Data segment
Begin

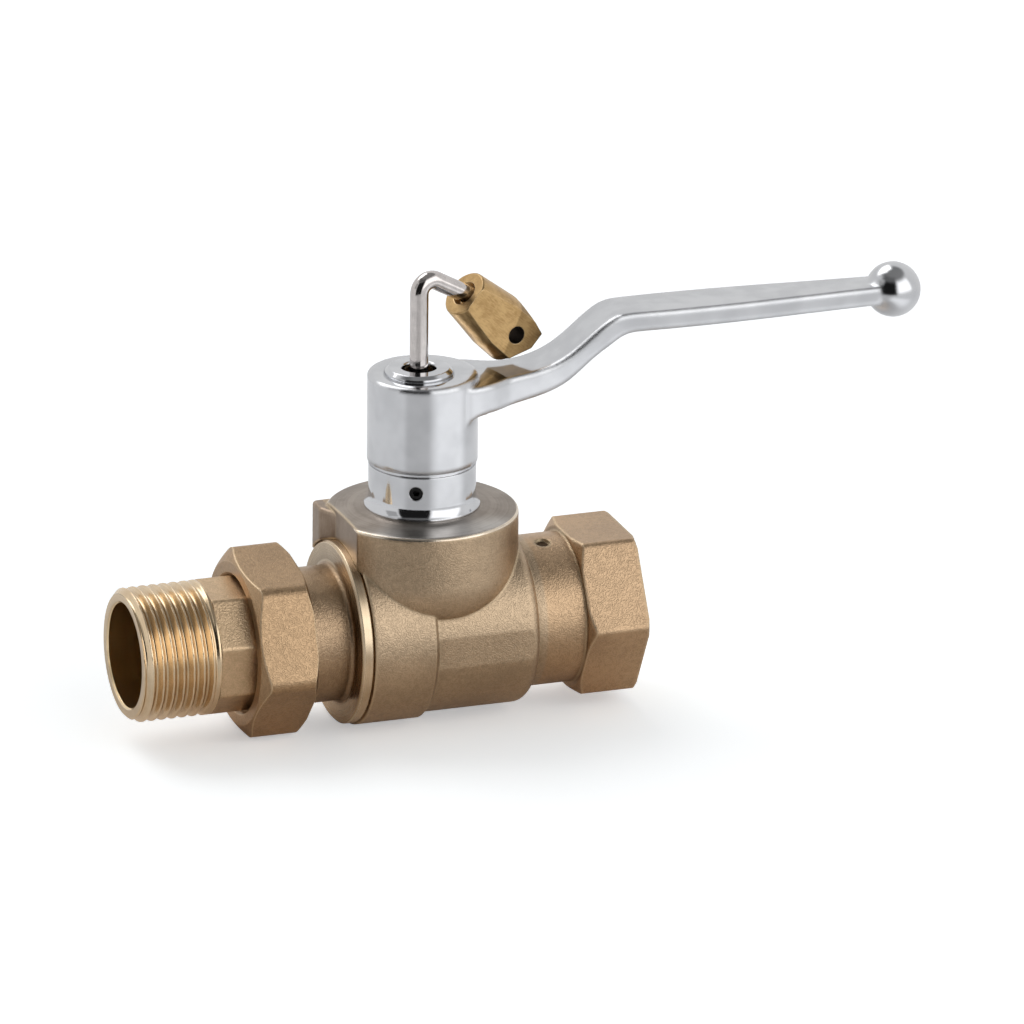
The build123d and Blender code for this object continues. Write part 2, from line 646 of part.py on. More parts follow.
with BuildPart() as lever:
    stem_ring(hub_bottom_z, hub_top_z, 0, hub_r)
    fillet(lever.edges().group_by(Axis.Z)[-1], hub_edge)
    add(arm.part)
    add(root_skirt.part)
    with Locations((knob_x, 0, knob_z)):
        Sphere(knob_r)
    # square hole, nut chamber, rotor chamber and cap seat
    with BuildSketch(Plane.XY.offset(hub_bottom_z)) as square_hole:
        Rectangle(square_flats + 2 * seat_room, square_flats + 2 * seat_room)
    extrude(amount=hub_web_t, mode=Mode.SUBTRACT)
    stem_ring(web_top_z, rotor_bottom_z - seat_room, 0, nut_chamber_r, Mode.SUBTRACT)
    lock_ring(rotor_bottom_z - seat_room, cap_seat_z, 0, rotor_r + running_gap, Mode.SUBTRACT)
    lock_ring(cap_seat_z, hub_top_z, 0, cap_r + seat_room, Mode.SUBTRACT)
    # bolt bore and the slot for its pin
    bolt_bore_top_z = bolt_top_z + 2 * free_room
    with BuildSketch(Plane.XY.offset(hub_bottom_z)) as bolt_bore:
        with Locations(on_circle(lock_circle_r, bolt_deg)):
            Circle(bolt_r + running_gap)
    extrude(amount=bolt_bore_top_z - hub_bottom_z, mode=Mode.SUBTRACT)
    slot_low_z = bolt_pin_z - bolt_travel - bolt_pin_r - hole_room
    slot_high_z = bolt_pin_z + bolt_pin_r + hole_room
    with BuildSketch(Plane.XY.offset(slot_low_z)) as pin_slot:
        with PolarLocations(0, 1, start_angle=bolt_deg):
            with Locations(((bolt_pin_tip_r + lock_circle_r) / 2, 0)):
                Rectangle(lock_circle_r - bolt_pin_tip_r, 2 * (bolt_pin_r + hole_room))
    extrude(amount=slot_high_z - slot_low_z, mode=Mode.SUBTRACT)
    # arc groove that runs over the stop pin
    groove_r = stop_pin_r + stop_slack
    with BuildSketch(Plane.XY.offset(hub_bottom_z)) as stop_groove:
        with BuildLine() as groove_arc:
            CenterArc((0, 0), lock_circle_r, stop_pin_deg, quarter_turn_deg)
        SlotArc(groove_arc.wires()[0], 2 * groove_r)
    extrude(amount=stop_pin_height + stop_slack, mode=Mode.SUBTRACT)
lever.part.label = "lever"
export_step(lever.part, "parts/lever.step")

# Washer and nut that hold the lever on the stem
with BuildPart() as stem_washer:
    stem_ring(web_top_z, web_top_z + washer_t, screw_r + hole_room, washer_r)
stem_washer.part.label = "stem_washer"
export_step(stem_washer.part, "parts/stem_washer.step")

with BuildPart() as stem_nut:
    with BuildSketch(Plane.XY.offset(web_top_z + washer_t)) as stem_nut_outline:
        polygon(stem_nut_flats, 6, 0, stem_nut_corner)
        Circle(screw_r + seat_room, mode=Mode.SUBTRACT)
    extrude(amount=stem_nut_t)
stem_nut.part.label = "stem_nut"
export_step(stem_nut.part, "parts/stem_nut.step")

# Rotor: turned by the key, its helical groove lifts and lowers the bolt's pin
rotor_top_z = cap_seat_z - seat_room

with BuildPart() as rotor:
    lock_ring(rotor_bottom_z, rotor_top_z, 0, rotor_r)
    lock_ring(rotor_recess_z, rotor_top_z, 0, rotor_recess_r, Mode.SUBTRACT)
    with BuildSketch(Plane.XY.offset(rotor_bottom_z)) as key_slot:
        with Locations((lock_x, 0)):
            Rectangle(2 * (rod_r + seat_room), key_tip_t + 2 * seat_room, rotation=key_plane_deg)
    extrude(amount=rotor_recess_z - rotor_bottom_z, mode=Mode.SUBTRACT)
    for cut in range(groove_cuts + 1):
        share = cut / groove_cuts
        cut_dir = Vector(*on_circle(1, bolt_deg - quarter_turn_deg * share), 0)
        cut_from = bolt_pin_tip_r + lock_x - running_gap
        cut_at = cut_dir * cut_from + Vector(lock_x, 0, bolt_pin_z - bolt_travel * share)
        with BuildSketch(Plane(origin=cut_at, z_dir=cut_dir)) as groove_cut:
            Circle(bolt_pin_r + hole_room)
        extrude(amount=rotor_r, mode=Mode.SUBTRACT)
rotor.part.label = "lock_rotor"
export_step(rotor.part, "parts/lock_rotor.step")

# Bolt and the pin pressed into it
with BuildPart() as bolt:
    with BuildSketch(Plane.XY.offset(bolt_bottom_z)) as bolt_section:
        with Locations(on_circle(lock_circle_r, bolt_deg)):
            Circle(bolt_r)
    extrude(amount=bolt_top_z - bolt_bottom_z)
    chamfer(bolt.edges().group_by(Axis.Z)[0], bolt_bevel)
    pin_dir = Vector(*on_circle(1, bolt_deg), 0)
    pin_plane = Plane(origin=pin_dir * bolt_pin_tip_r + Vector(0, 0, bolt_pin_z), z_dir=pin_dir)
    with BuildSketch(pin_plane) as pin_bore:
        Circle(bolt_pin_r)
    extrude(amount=lock_circle_r - bolt_pin_tip_r, mode=Mode.SUBTRACT)
bolt.part.label = "lock_bolt"
export_step(bolt.part, "parts/lock_bolt.step")

with BuildPart() as bolt_pin:
    with BuildSketch(pin_plane) as pin_section:
        Circle(bolt_pin_r)
    extrude(amount=lock_circle_r - bolt_pin_tip_r)
bolt_pin.part.label = "bolt_pin"
export_step(bolt_pin.part, "parts/bolt_pin.step")

# Cap: closes the rotor chamber, the key goes through its hole
with BuildPart() as hub_cap:
    lock_turned(
        [(cap_hole_r, cap_seat_z), (cap_r, cap_seat_z),
         (cap_r, cap_top_z - cap_bevel), (cap_r - cap_bevel, cap_top_z),
         (cap_hole_r + cap_mouth, cap_top_z), (cap_hole_r, cap_top_z - cap_mouth)],
    )
hub_cap.part.label = "hub_cap"
export_step(hub_cap.part, "parts/hub_cap.step")

# Key rod: flattened tip, straight shank and a bend that points down into the head
turn_rad = radians(key_plane_deg)
key_plane = Plane(
    origin=(lock_x, 0, 0), x_dir=(cos(turn_rad), sin(turn_rad), 0), z_dir=(sin(turn_rad), -cos(turn_rad), 0)
)


def heading(turn_deg):
    """The direction of the rod in the key's plane after it has turned this far from upright."""
    return (sin(radians(turn_deg)), cos(radians(turn_deg)))


rod_heading = heading(rod_turn_deg)
head_heading = heading(head_turn_deg)
bend_end = (rod_bend_r * (1 - rod_heading[1]), rod_bend_z + rod_bend_r * rod_heading[0])


def beyond_bend(along):
    """A point of the rod's end, measured in the key's plane from the head's face."""
    run = rod_lead + along
    return (bend_end[0] + rod_heading[0] * run, bend_end[1] + rod_heading[1] * run)


with BuildPart() as key_rod:
    with BuildLine(key_plane) as rod_path:
        Line((0, key_tip_z), (0, rod_bend_z))
        CenterArc((rod_bend_r, rod_bend_z), rod_bend_r, 180, -rod_turn_deg)
        Line(bend_end, beyond_bend(rod_in_head))
    with BuildSketch(Plane.XY.offset(key_tip_z)) as rod_section:
        with Locations((lock_x, 0)):
            Circle(rod_r)
    sweep(path=rod_path.line)
    chamfer(key_rod.edges().group_by(Axis.Z)[0], rod_bevel)
    with BuildSketch(Plane.XY.offset(key_tip_z)) as tip_sides:
        with Locations(Location((lock_x, 0, 0), (0, 0, key_plane_deg))):
            with Locations((0, key_tip_t / 2 + rod_r), (0, -key_tip_t / 2 - rod_r)):
                Rectangle(4 * rod_r, 2 * rod_r)
    extrude(amount=rotor_recess_z - key_tip_z + seat_room, mode=Mode.SUBTRACT)
key_rod.part.label = "key_rod"
export_step(key_rod.part, "parts/key_rod.step")

# Key head: turned taper with two milled flats, a sloped nose and a ring hole
head_origin = key_plane.from_local_coords(Vector(*beyond_bend(0), 0))
head_dir = key_plane.from_local_coords(Vector(*head_heading, 0)) - key_plane.origin
rod_dir = key_plane.from_local_coords(Vector(*rod_heading, 0)) - key_plane.origin
head_plane = Plane(origin=head_origin, x_dir=head_dir, z_dir=key_plane.z_dir)
head_turn_axis = Axis(head_origin, head_dir)

with BuildPart() as key_head:
    with BuildSketch(head_plane) as head_outline:
        with BuildLine():
            Polyline((0, 0), (0, head_end_r - head_bevel), (head_bevel, head_end_r),
                     (head_wide_s, head_wide_r), (head_length, head_wide_r), (head_length, 0), close=True)
        make_face()
    revolve(axis=head_turn_axis)
    for face_side in (-1, 1):
        with BuildSketch(head_plane.offset(face_side * head_flat)) as flat_cut:
            with Locations((head_length / 2, 0)):
                Rectangle(2 * head_length, 4 * head_wide_r)
        extrude(amount=face_side * head_wide_r, mode=Mode.SUBTRACT)
    # two facets narrow the nose, a long one above and a short steep one below
    for facet_start, facet_end in (((head_wide_s, head_wide_r), (head_length, head_tip)),
                                   ((head_crest_s, -head_crest), (head_length, 0))):
        outside = 2 * head_wide_r if facet_start[1] > 0 else -2 * head_wide_r
        with BuildSketch(head_plane) as nose_cut:
            with BuildLine():
                Polyline(facet_start, facet_end, (head_length + head_wide_r, facet_end[1]),
                         (head_length + head_wide_r, outside), (facet_start[0], outside), close=True)
            make_face()
        extrude(amount=head_wide_r, both=True, mode=Mode.SUBTRACT)
    with BuildSketch(head_plane) as ring_hole:
        with Locations((head_hole_s, 0)):
            Circle(head_hole_r)
    extrude(amount=head_wide_r, both=True, mode=Mode.SUBTRACT)
    # tapered mouth, and the hole that holds the rod's end
    with BuildSketch(head_plane) as rod_mouth:
        with BuildLine():
            Polyline((0, 0), (0, head_mouth_r), (head_mouth_depth, rod_r + seat_room),
                     (head_mouth_depth, 0), close=True)
        make_face()
    revolve(axis=head_turn_axis, mode=Mode.SUBTRACT)
    with BuildSketch(Plane(origin=head_origin - rod_dir * rod_r, z_dir=rod_dir)) as rod_bore:
        Circle(rod_r + seat_room)
    extrude(amount=rod_r + rod_in_head + hole_room, mode=Mode.SUBTRACT)
key_head.part.label = "key_head"
export_step(key_head.part, "parts/key_head.step")
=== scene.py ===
import logging
import math
from dataclasses import dataclass
from enum import Enum
from typing import Callable, Iterable, Sequence, Union

import bpy
from mathutils import Matrix, Vector


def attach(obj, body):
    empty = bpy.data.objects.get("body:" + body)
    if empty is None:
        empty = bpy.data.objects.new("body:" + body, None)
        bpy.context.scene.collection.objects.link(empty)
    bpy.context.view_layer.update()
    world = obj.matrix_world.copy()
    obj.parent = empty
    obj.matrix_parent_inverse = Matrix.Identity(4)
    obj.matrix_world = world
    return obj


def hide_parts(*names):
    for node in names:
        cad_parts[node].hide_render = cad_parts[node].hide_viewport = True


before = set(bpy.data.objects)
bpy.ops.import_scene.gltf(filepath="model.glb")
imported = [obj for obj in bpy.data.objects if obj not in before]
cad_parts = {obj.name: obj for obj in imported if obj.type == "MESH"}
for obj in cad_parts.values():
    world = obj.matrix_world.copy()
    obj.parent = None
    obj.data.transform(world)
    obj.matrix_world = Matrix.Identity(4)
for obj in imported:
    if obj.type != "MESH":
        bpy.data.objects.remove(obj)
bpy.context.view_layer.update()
MM = 0.001
HALF = 0.5
LOG = logging.getLogger("isolating_valve")

Colour = tuple[float, float, float]
Triple = tuple[float, float, float]
UP: Triple = (0.0, 0.0, 1.0)
HEAD_WAY: Triple = (0.75, 0.15, -0.65)
# Colour of rounded edges: partly worn brass, partly a painted highlight.
WORN_AND_LIT_BRASS: Colour = (0.90, 0.78, 0.58)
# Painted shade: the colour that thread roots and small hollows are darkened towards.
THREAD_ROOT_SHADE: Colour = (0.30, 0.18, 0.08)


class Slot(Enum):
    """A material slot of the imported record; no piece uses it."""

    BRONZE = "cast_bronze"


class Body(Enum):
    """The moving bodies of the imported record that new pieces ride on."""

    ROOT = "root"
    TAIL = "tail"


class Signal:
    """A shader socket that can be used in Python expressions."""

    def __init__(self, graph: "Graph", socket: bpy.types.NodeSocket) -> None:
        """Wrap an output socket of a node.

        Args:
            graph: the node graph that the socket belongs to.
            socket: the output socket.
        """
        self.graph = graph
        self.socket = socket

    def __add__(self, other: "Value") -> "Signal":
        """The sum of two values."""
        return self.graph.math("ADD", self, other)

    def __radd__(self, other: "Value") -> "Signal":
        """The sum of two values, with the number first."""
        return self.graph.math("ADD", other, self)

    def __sub__(self, other: "Value") -> "Signal":
        """The difference of two values."""
        return self.graph.math("SUBTRACT", self, other)

    def __rsub__(self, other: "Value") -> "Signal":
        """The difference of two values, with the number first."""
        return self.graph.math("SUBTRACT", other, self)

    def __mul__(self, other: "Value") -> "Signal":
        """The product of two values."""
        return self.graph.math("MULTIPLY", self, other)

    def __rmul__(self, other: "Value") -> "Signal":
        """The product of two values, with the number first."""
        return self.graph.math("MULTIPLY", other, self)


Value = Union[Signal, float]
Input = Union[Signal, float, Sequence[float], bpy.types.NodeSocket]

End

Exercise
In the listing above, locate each line with "context" and copy it.

Exercise solution
        bpy.context.scene.collection.objects.link(empty)
    bpy.context.view_layer.update()
bpy.context.view_layer.update()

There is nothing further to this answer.